Lillian C. Min, Neil S. Wenger, Anne M. Walling, Caroline S. Blaum, Christine Cigolle, David A. Ganz, David B. Reuben, Paul G. Shekelle, Carol P. Roth, Eve A. Kerr

  • Objectives: To develop and validate the Geriatric CompleXity of Care Index (GXI), a comorbidity index of medical, geriatric, and psychosocial conditions that addresses disease severity and intensity of ambulatory care for older adults with chronic conditions.

    Design: Development phase: variable selection and rating by clinician panel. Validation phase: medical record review and secondary data analysis.

    Setting: Assessing the Care of Vulnerable Elders-2 study.

    Participants: Six hundred forty-four older (?75) individuals receiving ambulatory care.

    Measures: Development: 32 conditions categorized according to severity, resulting in 117 GXI variables. A panel of clinicians rated each GXI variable with respect to the added difficulty of providing primary care for an individual with that condition. Validation: Modified versions of previously validated comorbidity measures (simple count, Charlson, Medicare Hierarchical Condition Category), longitudinal clinical outcomes (functional decline, survival), intensity of ambulatory care (primary, specialty care visits, polypharmacy, number of eligible quality indicators (NQI)) over 1 year of care.

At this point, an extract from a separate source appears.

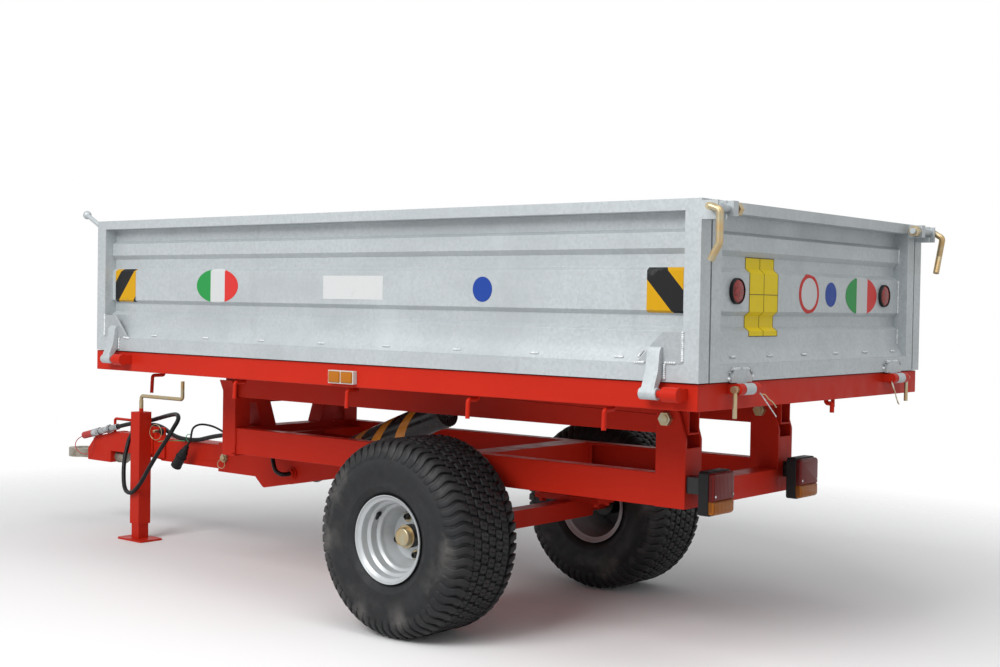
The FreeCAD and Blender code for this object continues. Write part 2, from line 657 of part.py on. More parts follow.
# Two plates under the front of the chassis hold the foot of the ram and the sleeve of the drawbar.
def cradle():
    rear = bed + d.cradle_rear
    front = bed + d.cradle_front
    low = d.ram_base_height - d.cradle_drop
    sleeve = d.drawbar_bottom
    seat = rail_top - d.cross_depth
    step = bed + d.front_upright
    outline = [(rear, d.rail_bottom + 50), (rear, low + 81, 20), (rear + 87, low + 57, 40),
               (front - 101, low, 20), (front - 46, sleeve + 7, 30), (front, sleeve + 59, 10),
               (front, seat), (step, seat), (step, d.rail_bottom + 50)]
    inner = d.cradle_out - d.cradle_plate
    pieces = []
    for word, side in SIDES:
        pieces.append(plate("cradle_plate_" + word, "XZ", outline, mirrored(side, inner, d.cradle_out)))
    front_bar = (bed + d.front_upright - 60, bed + d.front_upright)
    outside = d.drawbar_width / 2 + d.slide_fit + d.sleeve_wall
    for word, side in SIDES:
        pieces.append(box("cradle_pad_" + word, (front - 110, front - 50), mirrored(side, outside, inner),
                          (d.drawbar_bottom + 20, d.drawbar_bottom + d.drawbar_height - 10)))
    pieces.append(box("cradle_bridge", front_bar, (-d.rail_out + d.rail_width, d.rail_out - d.rail_width),
                      (d.rail_bottom + 10, d.rail_bottom + 60)))
    for word, side in SIDES:
        pieces.append(box("cradle_tie_" + word, (rear, rear + 60),
                          mirrored(side, inner, d.rail_out - d.rail_width),
                          (d.rail_bottom + 10, d.rail_bottom + 50)))
    base_x = bed + d.ram_base
    bore = rod("cradle_bore", base_x, (-d.cradle_out - 1, d.cradle_out + 1), d.ram_base_height,
               d.ram_pin_radius)
    node("cylinder_cradle", cut("cylinder_cradle", join("cradle_solid", *pieces), bore))
    pin = rod("ram_foot_pin", base_x, (-d.cradle_out - 14, d.cradle_out + 14), d.ram_base_height,
              d.ram_pin_radius)
    cap = rod("ram_foot_cap", base_x, (d.cradle_out, d.cradle_out + 6), d.ram_base_height,
              d.ram_pin_radius + 5)
    low_cap = rod("ram_foot_collar", base_x, (-d.cradle_out - 6, -d.cradle_out), d.ram_base_height,
                  d.ram_pin_radius + 5)
    node("cylinder_base_pin", join("cylinder_base_pin", pin, cap, low_cap))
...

    Results: The most-morbid individuals (according to quintiles of GXI) had more visits (7.0 vs 3.7 primary care, 6.2 vs 2.4 specialist), polypharmacy (14.3% vs 0% had ?14 medications), and greater NQI (33 vs 25) than the least-morbid individuals. Of the four comorbidity measures, the GXI was the strongest predictor of primary care visits, polypharmacy, and NQI (P < .001, controlling for age, sex, function-based vulnerability).

    Conclusion: Older adults with complex care needs, as measured by the GXI, have healthcare needs above what previously employed comorbidity measures captured. Healthcare systems could use the GXI to identify the most complex elderly adults and appropriately reimburse primary providers caring for older adults with the most complex care needs for providing additional visits and coordination of care.